ROLESVILLE, N.C. — A school resource officer in North Carolina has been placed on leave after a brief video posted online shows him picking up and slamming a female high school student to the ground.
Authorities are investigating the eight-second video posted Tuesday on Twitter.
The video itself doesn't show what led up to or followed this scene. Rolesville Police Chief Bobby Langston, who didn't immediately return a message from The Associated Press, told other media that he's reviewing the case. A subsequent statement said Langston has asked the North Carolina State Bureau of Investigation to look into the incident.
Wake County schools spokeswoman Lisa Luten said she's working with the Rolesville Police Department to get more details. The video shows an officer, surrounded by shouting students at Rolesville High School, lifting and then dropping the girl to the floor.
Although the Twitter post doesn't say when the incident occurred, Luten said "it's fair to assume that it happened today (Tuesday)."
A statement from the town said School Resource Officer Ruben De Los Santos was placed on paid administrative leave. The officer has been assigned to the school since it opened in 2013, he said. About 2,200 students in the ninth through 12th grades attend the school.
WRAL-TV in Raleigh reports that the girl's mother, Desiree Harrison, said she was called to the high school about her other daughter and had no idea what had happened to the other girl.

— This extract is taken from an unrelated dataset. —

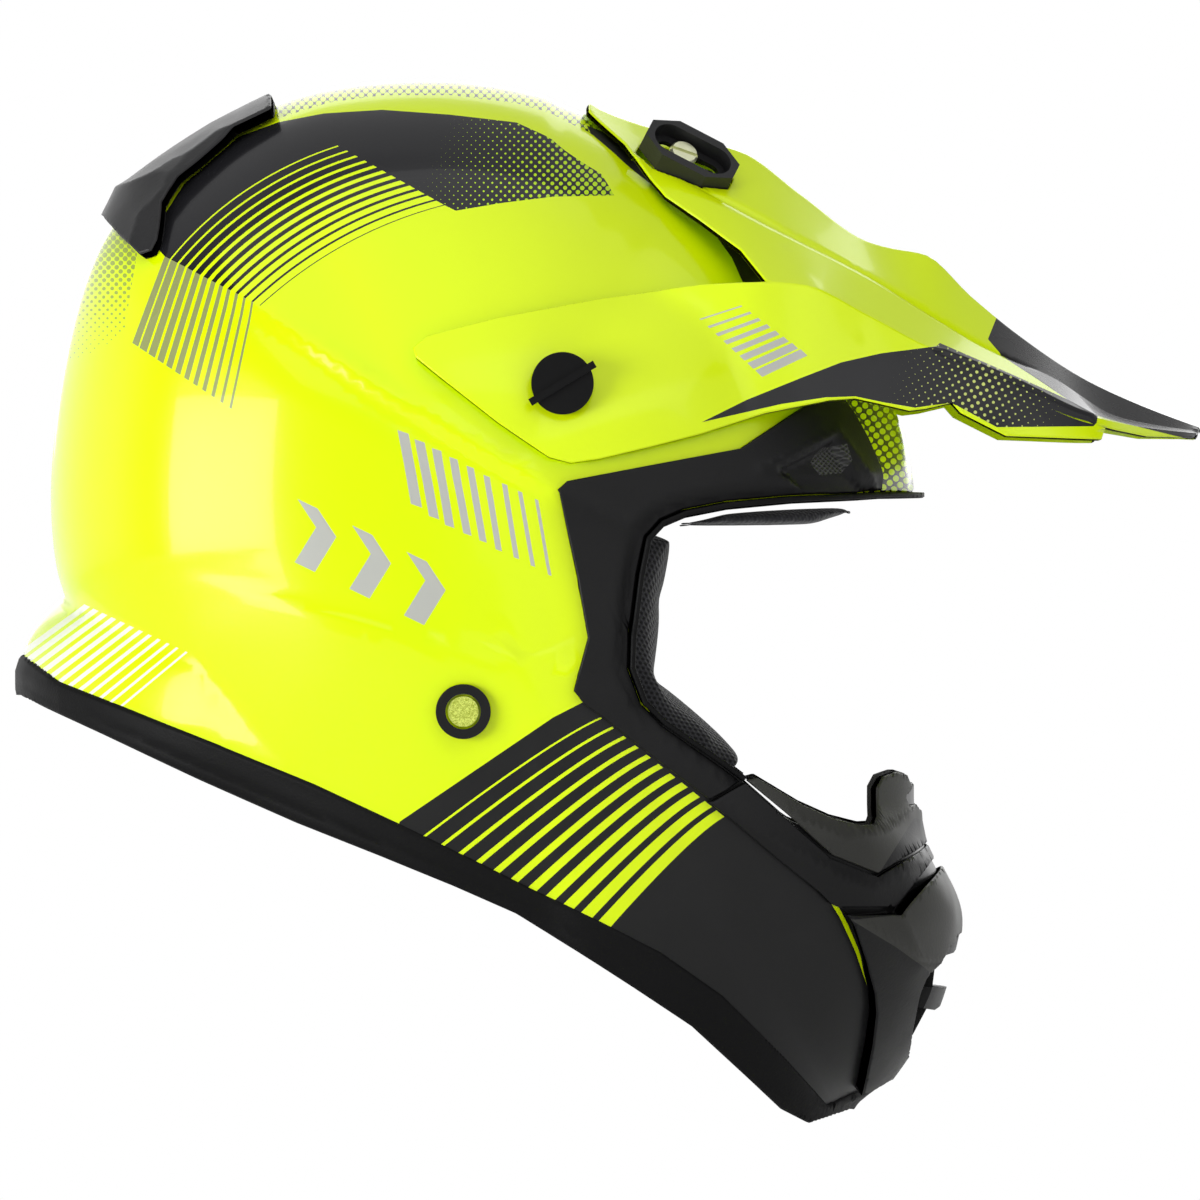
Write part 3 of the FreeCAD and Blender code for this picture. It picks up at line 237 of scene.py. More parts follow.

"When I'm looking at this video, I'm like 'Oh, my god, this cannot be happening to my child' because I was just up at the school and they didn't even tell me what happened to her," Harrison said. "They were so busy trying to get rid of the one who was in a fight but didn't even say something about the one that was not involved in anything."
There may be other video. Mayor Frank Eagles said all Rolesville police officers received body cameras in August, and officials will review any video from the school's security cameras.
Meanwhile, the American Civil Liberties Union appealed through Twitter for information from witnesses, describing the video as an example of "disturbing use of force ... that should never be used against kids in schools."
The ACLU has defended students in other confrontations with police officers installed inside their schools, such as the case of a girl who refused to surrender her cellphone at Spring Valley High School in South Carolina in October 2015. School officials called in a sheriff's deputy who flipped her backward in her desk-chair, then tossed her across a classroom.
Another girl who recorded and protested the treatment was arrested along with the girl for "disturbing schools," but the video sparked national outrage and reviews of whether officers should be involved in school discipline that doesn't involve criminal behaviour. The deputy was fired, and in November 2016, the U.S. Justice Department filed what's called a statement of interest in the ACLU's challenge of the "disturbing schools" law.
In a statement announcing the filing, Civil Rights Division chief Vanita Gupta wrote that the arbitrary enforcement of vague statutes such as South Carolina's contributes to the "school-to-prison pipeline," which unfairly affects minorities and students with disabilities.